Thursday, September 1, 2016
Recently, I stumbled across an essay written by Heather MacDonald, a regular contributor to City Magazine, and a scholar at the Manhattan Institute. In the article, she posited that maybe law school clinics were stuck in the 1960’s. According to MacDonald, law school clinics had “triggered family breakdown” and had “unleashed an epidemic of crime in inner city neighborhoods.” In addition, according to MacDonald, law school clinics had "burdened entrepreneurs with unnecessary regulations.”
I am not surprised by MacDonald’s charges. Her writings in this area are consistent over the years. Her work strikes one as “anti-poor people” and “anti-black.” Yet, that doesn’t necessarily answer the question that her essay presented. What is it that made law school clinics so unique in the 1960’s and what about that period (that clinics continue to channel in their work) makes them unique and important now. It is simple: law school clinics pursue a fair and just system in the U.S. by trying to make the system work for all, not just some.
I am a product of a clinical law school (UDC-David A Clarke) and so for me, I have experienced clinical legal work from a variety of vantage points (clinician, director, colleague). There are all kinds of clinics these days but the clinics I am referring to are the clinics that assist new immigrants with their legal challenges, clinics that provide free representation to indigent individuals accused of crimes, and clinics that prevent (or try to prevent evictions).
There are, of course, many other types of law school clinics that seek equal justice and a fair and just system for their clients, but one still has to also ask: what is MacDonald referring to with her allegations that law school clinics “triggered family breakdowns” and “unleashed an epidemic of crime in inner city neighborhoods.” There is no basis for such allegations. Just as progressive policies were blamed for other problems in the 1960’s, the real failure of the 60’s was the lack of will and resources directed to the problem just when some progress was being made.
For example, many Americans are not aware that the poverty rate plunged from 22 percent to 11 percent during the 1960’s and early 70’s when poverty was attacked aggressively. In addition, black Americans secured, for the first time, basic rights and the criminal justice system was reformed to extend basic rights to individuals accused of crimes during this time period as well because activists and lawyers had the will to succeed and the support of the masses.
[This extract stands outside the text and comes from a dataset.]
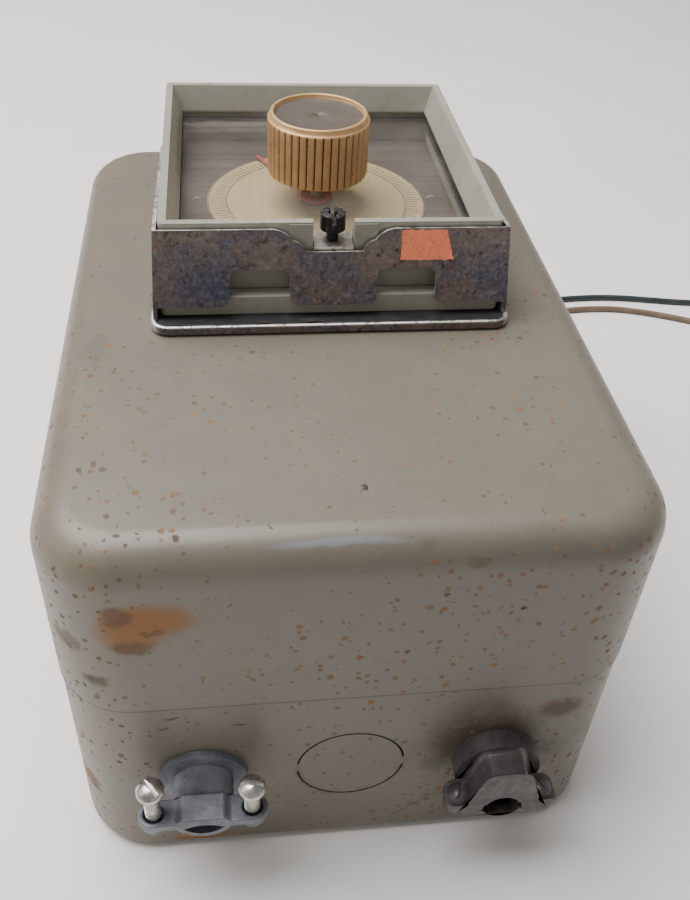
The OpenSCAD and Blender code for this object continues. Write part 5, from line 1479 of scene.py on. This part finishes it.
class TIMERBOX_OT_works(bpy.types.Operator):
    """Finishes the contacts, the chassis and the timing works"""
    bl_idname = "timerbox.works"
    bl_label = "Timing works"

    def execute(self, context):
        sizes = context.scene.timer_sizes
        fine = sizes.fine_softness
        pieces = (
            ("contact_block", phenolic, "enclosure", "contact_moulding", "phenolic"),
            ("contact_springs", contact_brass, "enclosure", "leaf_contacts", "contact_brass"),
            ("terminal_screws", contact_brass, "enclosure", "terminal_heads", "contact_brass"),
            ("inner_leads", tan_insulation, "enclosure", "inner_wires", "tan_insulation"),
            ("front_plate", chassis_aluminium, "timer_module", "front_deck", "chassis_aluminium"),
            ("gear_plate", chassis_aluminium, "timer_module", "gear_deck", "chassis_aluminium"),
            ("gear_bridge", chassis_aluminium, "timer_module", "gear_bridge_deck", "chassis_aluminium"),
            ("back_plate", phenolic, "timer_module", "back_deck", "phenolic"),
            ("chassis_posts", rubbed_steel, "timer_module", "deck_posts", "bright_steel"),
            ("contact_blades", contact_brass, "timer_module", "plug_blades", "contact_brass"),
            ("motor", motor_can, "timer_module", "motor_can", "motor_steel"),
            ("return_spring", blued_spring, "timer_module", "spiral_spring", "spring_steel"),
            ("clutch_coil", coil_varnish, "timer_module", "coil_bobbin", "coil_varnish"),
            ("snap_switches", switch_black, "timer_module", "switch_cases", "phenolic"),
            ("motor_pinion", contact_brass, "motor_pinion", "brass_pinion", "contact_brass"),
            ("idler_gear", contact_brass, "idler_gear", "brass_idler", "contact_brass"),
            ("timing_wheel", contact_brass, "timing_wheel", "brass_wheel", "contact_brass"),
            ("trip_lever", rubbed_steel, "trip_lever", "steel_lever", "bright_steel"),
        )
        for node, material, body, name, slot in pieces:
            refined(node, material, fine, body, name, slot)
        self.windings()
        self.deck_screws()
        return {"FINISHED"}

    def windings(self):
        """Enamelled wire round the clutch coil."""
        low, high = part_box("clutch_coil")
        centre = (low + high) / 2
        wire = 0.22 * MM
        layer = 19 * MM
        coil = grown("coil_wire", bpy.data.meshes.new("coil_wire"), winding_tree(once(strand_copper)),
                     {"Turns": layer / (2.2 * wire), "Radius": 9.5 * MM, "Height": layer, "Wire": wire,
                      "Steps": 28}, once(strand_copper), (centre.x, centre.y, low.z + 2.5 * MM))
        finish_piece(coil, "timer_module", "coil_varnish")

    def deck_screws(self):
        """Slotted screws over the posts on the front and back decks."""
        posts_low, posts_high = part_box("chassis_posts")
        post = 3 * MM
        across = posts_high.x - posts_low.x - 2 * post
        along = posts_high.y - posts_low.y - 2 * post
        centre = (posts_low + posts_high) / 2
        tree = corners_tree(once(screw_zinc))
        spots = (("front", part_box("front_plate")[1].z, 0), ("back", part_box("back_plate")[0].z, math.pi))
        for name, z, flip in spots:
            head = self.pan_head(2.6 * MM, 1.4 * MM, 0.7 * MM)
            screws = grown("deck_screws_" + name, head, tree, {"Across": across, "Along": along},
                           once(screw_zinc), (centre.x, centre.y, z), Matrix.Rotation(flip, 4, "X"))
            finish_piece(screws, "timer_module", "bright_steel")

    def pan_head(self, radius, tall, slot):
        """A domed screw head with a straight slot, standing on Z = 0."""
        steps, rings = 32, 6
        shape = bmesh.new()
        centre = shape.verts.new((0, 0, tall * 0.55))
        turns = [math.pi / 2 * k / rings for k in range(1, rings + 1)]
        levels = [(radius * math.sin(a), tall * (0.55 + 0.45 * math.cos(a))) for a in turns] + [(radius, 0)]
        loops = []
        for r, z in levels:
            loop = []
            for i in range(steps):
                angle = 2 * math.pi * i / steps
                x, y = r * math.cos(angle), r * math.sin(angle)
                low = abs(y) < slot / 2 + 0.01 * MM
                loop.append(shape.verts.new((x, y, min(z, tall * 0.55) if low else z)))
            loops.append(loop)
        for i in range(steps):
            shape.faces.new((centre, loops[0][i], loops[0][(i + 1) % steps]))
        for first, second in zip(loops, loops[1:]):
            for i in range(steps):
                shape.faces.new((first[i], second[i], second[(i + 1) % steps], first[(i + 1) % steps]))
        shape.faces.new(reversed(loops[-1]))
        return mesh_from(shape, "pan_head", False)


# ---------------------------------------------------------------- panel and run

STEPS = (TIMERBOX_OT_stage, TIMERBOX_OT_leads, TIMERBOX_OT_enclosure, TIMERBOX_OT_timer_frame,
         TIMERBOX_OT_bezel, TIMERBOX_OT_dial, TIMERBOX_OT_knob, TIMERBOX_OT_latch, TIMERBOX_OT_clamps,
         TIMERBOX_OT_works)


class TIMERBOX_PT_sidebar(bpy.types.Panel):
    """Lists the steps, colours and sizes"""
    bl_label = "Dial timer control box"
    bl_space_type = "VIEW_3D"
    bl_region_type = "UI"
    bl_category = "Timer box"

    def draw(self, context):
        layout = self.layout
        for step in STEPS:
            layout.operator(step.bl_idname)
        for group in (context.scene.timer_colours, context.scene.timer_sizes, context.scene.timer_view):
            column = layout.box().column()
            for name in group.bl_rna.properties.keys():
                if name not in ("rna_type", "name"):
                    column.prop(group, name)


CLASSES = (TimerColours, TimerSizes, TimerView, *STEPS, TIMERBOX_PT_sidebar)


def register():
    for item in CLASSES:
        bpy.utils.register_class(item)
    bpy.types.Scene.timer_colours = PointerProperty(type=TimerColours)
    bpy.types.Scene.timer_sizes = PointerProperty(type=TimerSizes)
    bpy.types.Scene.timer_view = PointerProperty(type=TimerView)


def unregister():
    del bpy.types.Scene.timer_view
    del bpy.types.Scene.timer_sizes
    del bpy.types.Scene.timer_colours
    for item in reversed(CLASSES):
        bpy.utils.unregister_class(item)


def main():
    register()
    for step in STEPS:
        area, name = step.bl_idname.split(".")
        getattr(getattr(bpy.ops, area), name)()


if __name__ == "__main__":
    main()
Yet, by 1973, under more conservative policies that MacDonald champions, the pushback began in America against progressive ideals, and the pursuit of a fair and just system stalled and receded. A different ideology would take hold in America and soon those who were disenfranchised began to be blamed for the problems created mostly by ideals rooted in 'neoliberalism.' These 'neoliberal' policies and approaches to governing have resulted in a widening gap in inequality in America, the incarceration of millions of people (disproportionately black) for non-violent drug offenses, wage stagnation, the destruction of organized labor, and a deterioration of the quality of life in many communities.
All of this has potentially created more work for public interest lawyers and many law school clinics, though the damage is so severe now, it is not likely to improve absent a people’s movement for change outside the courtrooms and tribunals of America. Fact is, even with all of the great work each day by law school clinics, the task ahead is daunting and intimidating. We do what we can in the moment but mostly we are just trying to stop the bleeding.